PROBLEM REQUIREMENTS:
Work out how many lines include "write" and answer with that number only.

INFORMATION SUPPLIED:
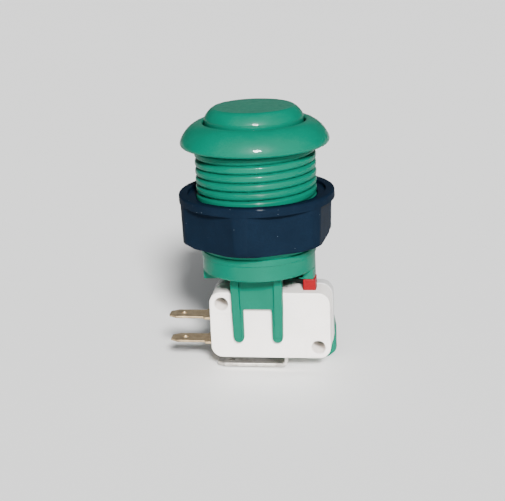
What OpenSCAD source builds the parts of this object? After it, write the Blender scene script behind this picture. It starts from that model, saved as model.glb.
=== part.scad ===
// Arcade push button with a snap-action switch clipped under its barrel.
// Origin: centre of the bezel's underside, where the button sits on its panel. +Z is out of the panel,
// +X runs along the switch from its tabs towards its actuator, -Y is the fork side.

/* [Bezel and barrel] */
// Diameter of the bezel ring
bezel_d = 33.5; // [31:0.1:36]
// Height of the bezel's rim above the panel
bezel_h = 5.3; // [4.4:0.1:6.5]
// Radius of the bezel's lower edge
bezel_edge_r = 0.7; // [0.4:0.1:1.4]
// Radius of the lip round the cap
bezel_lip_r = 0.7; // [0.4:0.1:1.2]
// Fullness of the bezel's dome, where 2 is an ellipse
bezel_round = 1.55; // [1.3:0.05:2.4]
// Diameter over the thread's crests
thread_d = 27.3; // [26:0.1:29]
// Pitch of the barrel's thread
thread_pitch = 1.95; // [1.5:0.05:2.5]
// Depth of the thread's grooves
thread_depth = 0.85; // [0.5:0.05:1]
// Lead-in of the thread below the collar, which sets where its grooves lie
thread_lead = 1.65; // [0.2:0.05:1.9]
// Height of the plain land between the bezel and the thread
land_h = 0.4; // [0.3:0.05:0.6]
// How far the land stands proud of the thread's crests
land_proud = 0.1; // [0.08:0.01:0.2]
// Depth of the barrel below the panel
barrel_l = 28.7; // [26:0.1:32]
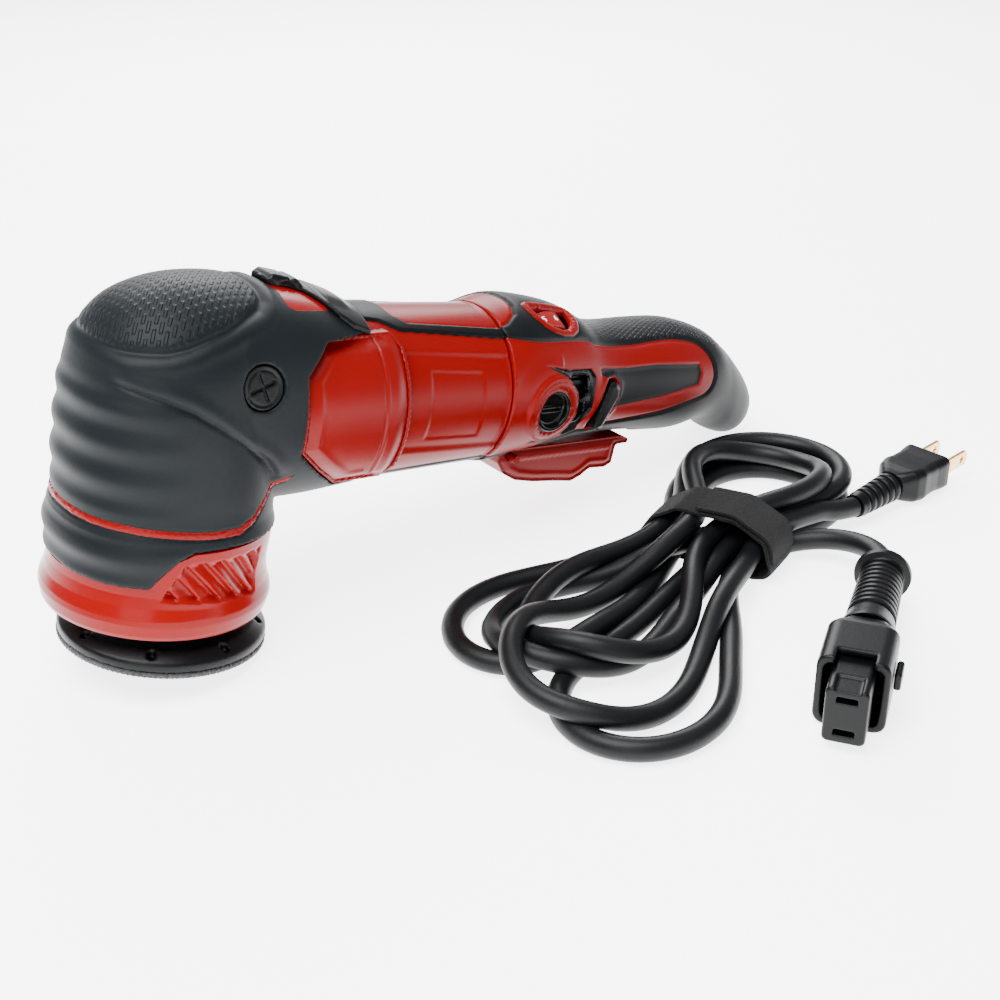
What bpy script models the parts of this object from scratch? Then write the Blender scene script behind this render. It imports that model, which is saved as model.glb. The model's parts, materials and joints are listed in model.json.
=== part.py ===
# A dual action polisher with its detachable mains lead, modelled as separate pieces.
#
# Tool frame: origin on the spindle's axis at the pad face, X towards the tail, Z up the spindle.
# Every piece of the tool hangs from one empty, which leans the tool back until it stands on
# the rear edge of its pad and on the heel of its tail. The lead lies on the same floor.
import math

import bmesh
import bpy
import numpy as np
from mathutils import Vector

MM = 0.001
GAP = 0.3 * MM                 # clearance between pieces that touch

# Pad and eccentric drive
PLATE_RADIUS = 35.0 * MM
DISC_THICKNESS = 1.8 * MM
PLATE_RIM_HEIGHT = 2.4 * MM
PLATE_TOP = 10.0 * MM
PLATE_TOP_RADIUS = 22.0 * MM
ORBIT_RADIUS = 4.0 * MM        # half of the 8 mm orbit
ORBIT_ANGLE = math.radians(-62.0)
STUB_RADIUS = 5.0 * MM
STUB_TOP = 25.0 * MM
ECCENTRIC_BEARING_RADIUS = 13.0 * MM
SPINDLE_RADIUS = 6.0 * MM
SPINDLE_BOTTOM = 26.5 * MM
SPINDLE_TOP = 104.0 * MM
WEIGHT_RADIUS = 30.0 * MM

# Head
SHROUD_BOTTOM = 13.7 * MM
SHROUD_RIM_RADIUS = 37.0 * MM
SHROUD_BULGE_RADIUS = 38.6 * MM
SHROUD_BULGE_HEIGHT = 19.5 * MM
SHROUD_WAIST_RADIUS = 36.0 * MM
SHROUD_FRONT_TOP = 31.0 * MM
SHROUD_TOP = 44.0 * MM
SHROUD_TOP_RADIUS = 37.2 * MM
SHROUD_WALL = 2.6 * MM
SHROUD_STEP_X = -17.0 * MM     # the shroud is low ahead of this plane and tall behind it
TRIM_BOTTOM = 50.0 * MM
TRIM_TOP = 52.0 * MM
TRIM_RADIUS = 35.8 * MM
BAND_TOP_RADIUS = 35.4 * MM
HOUSING_RADIUS = 31.0 * MM
HOUSING_WALL = 3.5 * MM
HOUSING_BOTTOM = 47.0 * MM
HOUSING_SHOULDER = 90.0 * MM
HOUSING_TOP = 113.0 * MM
BOOT_BOTTOM = TRIM_TOP + GAP
BOOT_FRONT = 35.4 * MM
BOOT_TOP = 124.0 * MM
BOOT_REAR = 36.0 * MM
COVER_THICKNESS = 5.7 * MM

# Motor
AXIS_HEIGHT = 80.5 * MM        # the motor's axis above the pad face
NECK_RADIUS = 24.0 * MM
NECK_START = 20.0 * MM
NECK_END = 45.8 * MM
BOOT_END = 62.9 * MM
BOOT_BORE_RADIUS = 28.0 * MM
MOTOR_START = 46.5 * MM
MOTOR_END = 121.2 * MM
MOTOR_FRONT_RADIUS = 31.1 * MM
MOTOR_REAR_RADIUS = 29.4 * MM
MOTOR_BORE_RADIUS = 27.3 * MM
SHAFT_RADIUS = 4.0 * MM
SHAFT_START = 9.5 * MM
SHAFT_END = 168.0 * MM
CORE_START, CORE_END = 74.0 * MM, 108.0 * MM
CORE_RADIUS = 17.0 * MM
STATOR_BORE_RADIUS = 17.6 * MM
STATOR_START, STATOR_END = 72.0 * MM, 110.0 * MM
COMMUTATOR_START, COMMUTATOR_END = 132.0 * MM, 150.0 * MM
COMMUTATOR_RADIUS = 9.5 * MM
FAN_START, FAN_END = 56.0 * MM, 65.0 * MM
FAN_RADIUS = 23.5 * MM
PINION_TEETH = 9
RING_TEETH = 27
PINION_START, PINION_END = 10.0 * MM, 20.0 * MM
PINION_RADIUS = 7.0 * MM
RING_RADIUS = 21.0 * MM
RING_TOP = 72.0 * MM
RING_THICKNESS = 8.0 * MM
FRONT_BEARING_START, FRONT_BEARING_END = 32.0 * MM, 40.0 * MM
FRONT_BEARING_RADIUS = 13.0 * MM
REAR_BEARING_START, REAR_BEARING_END = 158.0 * MM, 165.0 * MM
REAR_BEARING_RADIUS = 9.5 * MM
LOWER_BEARING_BOTTOM, LOWER_BEARING_TOP = 48.0 * MM, 58.0 * MM
LOWER_BEARING_RADIUS = 16.0 * MM
UPPER_BEARING_BOTTOM, UPPER_BEARING_TOP = 94.0 * MM, 101.0 * MM
UPPER_BEARING_RADIUS = 11.0 * MM

# Side panels of the motor housing
PANEL_WALL = 2.6 * MM
PANEL_CORNERS = ((32.0, 72.0), (32.0, 98.0), (41.0, 107.0), (70.0, 108.0),
                 (73.5, 104.0), (73.5, 62.0), (70.0, 57.0), (52.0, 56.0), (41.0, 64.0))

# Handle: x, top, bottom, half width of each section
HANDLE_SECTIONS = ((121.8, 110.1, 51.1, 29.4), (133.0, 112.8, 51.8, 29.0),
                   (148.0, 111.2, 53.6, 27.6), (161.0, 108.0, 55.4, 26.2),
                   (173.0, 102.4, 56.6, 25.0), (187.0, 99.6, 57.0, 24.4),
                   (209.0, 100.0, 55.4, 24.0), (225.0, 99.6, 55.0, 23.4),
                   (240.0, 96.2, 58.0, 22.2), (250.0, 91.0, 54.6, 20.4),
                   (258.0, 85.4, 50.0, 18.6), (266.5, 78.4, 48.0, 16.0),
                   (273.0, 71.6, 51.6, 12.0), (276.6, 66.0, 57.6, 6.5))
HANDLE_WALL = 2.6 * MM
SHELL_END = 238.5 * MM
GRIP_LINE = 97.0 * MM          # the top grip lies above this height
GRIP_LINE_TAIL = 92.0 * MM
BELLY_LINE = 61.0 * MM         # the belly cover lies below this height
BELLY_START = 206.0 * MM
HEEL = Vector((266.5 * MM, 0.0, 48.0 * MM))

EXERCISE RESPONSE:
2